By index position: Positions are numbered starting with zero from the left:

      >>> my_data[1]
      Fraction(1, 4)

Using multiple assignment:

      >>> ingredient, amount, unit = my_data
      >>> ingredient
      'Rice'
      >>> unit
      'cups'

Tuples—like strings—are immutable. We can't change the individual items inside a tuple. We use tuples when we want to keep the data together.

How it works...

Tuples are one example of the more general class of Sequence. We can do a few things with sequences.

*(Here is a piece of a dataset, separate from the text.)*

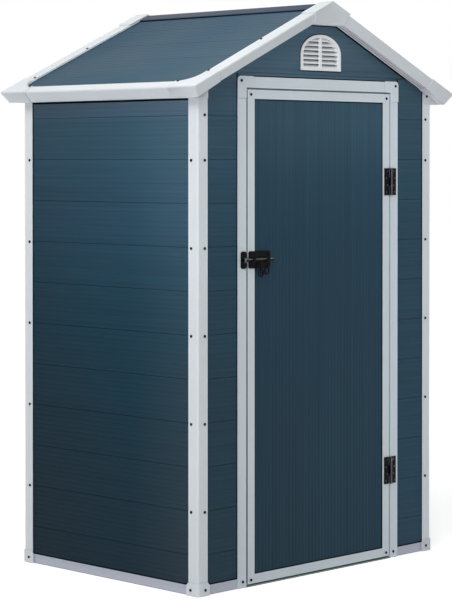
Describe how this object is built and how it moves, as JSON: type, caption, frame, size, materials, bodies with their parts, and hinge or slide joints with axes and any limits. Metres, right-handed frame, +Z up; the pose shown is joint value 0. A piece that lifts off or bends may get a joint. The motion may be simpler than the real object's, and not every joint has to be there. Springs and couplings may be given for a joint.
{
  "type": "plastic garden shed",
  "caption": "Small gable-roof garden shed of ribbed plastic panels in white trims, with a side-hung door, a barrel bolt and louvred gable vents.",
  "frame": {"origin": "middle of the base, on the ground", "axes": "+X to the right across the front, the door faces -Y, +Z up"},
  "size_m": [1.2802, 0.9606, 1.9043],
  "materials": {
    "wall_panel": "ribbed satin",
    "roof_panel": "ribbed satin",
    "white_trim": "satin",
    "dark_sill": "matt",
    "black_steel": "black paint"
  },
  "bodies": {
    "shed": {"base_rails_front": "white_trim", "base_rails_side": "white_trim", "base_rail_back": "white_trim", "door_sill": "dark_sill", "base_caps_front": "white_trim", "base_caps_back": "white_trim", "post_front_left": "white_trim", "post_front_right": "white_trim", "post_back_left": "white_trim", "post_back_right": "white_trim", "wall_left": "wall_panel", "wall_right": "wall_panel", "wall_back": "wall_panel", "gable_back": "wall_panel", "wall_front_left": "wall_panel", "wall_front_right": "wall_panel", "gable_front": "wall_panel", "vent_front": "white_trim", "vent_back": "white_trim", "jamb_left": "white_trim", "jamb_right": "white_trim", "header": "white_trim", "header_caps": "white_trim", "roof_panel_left": "roof_panel", "roof_panel_right": "roof_panel", "ridge_strip": "roof_panel", "rake_trims_left": "white_trim", "rake_trims_right": "white_trim", "eave_trim_left": "white_trim", "eave_trim_right": "white_trim", "corner_cap_front_left": "white_trim", "corner_cap_front_right": "white_trim", "corner_cap_back_left": "white_trim", "corner_cap_back_right": "white_trim", "peak_cap_front": "white_trim", "peak_cap_back": "white_trim", "hinge_frame_leaves": "black_steel", "bolt_keeper": "black_steel"},
    "door": {"door_panel": "wall_panel", "door_stile_left": "white_trim", "door_stile_right": "white_trim", "door_rails": "white_trim", "hinge_door_leaves": "black_steel", "bolt_plate": "black_steel"},
    "bolt": {"bolt_rod": "black_steel"}
  },
  "joints": [
    {"name": "door_swing", "type": "hinge", "parent": "shed", "child": "door", "pos_m": [0.3537, -0.4305, 0.8], "axis": [0, 0, 1], "range_deg": [0, 110]},
    {"name": "bolt_slide", "type": "slide", "parent": "door", "child": "bolt", "axis": [-1, 0, 0], "range_m": [0, 0.014]}
  ]
}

Here's an example tuple that we can work with:

>>> t = ('Kumquat', '2', 'cups')

Here are some operations we can perform on this tuple:

How many items in t?

      >>> len(t)
      3

How many times does a particular value appear in t?

      >>> t.count('2')
      1

Which position has a particular value?

      >>> t.index('cups')
      2
      >>> t[2]
      'cups'

When an item doesn't exist, we'll get an exception:

      >>> t.index('Rice')
      Traceback (most recent call last):
        File "<stdin>", line 1, in <module>
      ValueError: tuple.index(x): x not in tuple

Does a particular value exist?

      >>> 'Rice' in t
      False

There's more

A tuple, like a string, is a sequence of items. In the case of a string, it's a sequence of characters. In the case of a tuple, it's a sequence of many things. Because they're both sequences, they have some common features. We've noted that we can pluck out individual items by their index position. We can use the index() method to locate the position of an item.

The similarities end there. A string has many methods to create a new string that's a transformation of a string, plus methods to parse strings, plus methods to determine the content of the strings. A tuple doesn't have any of these bonus features. It's—perhaps—the simplest possible data structure.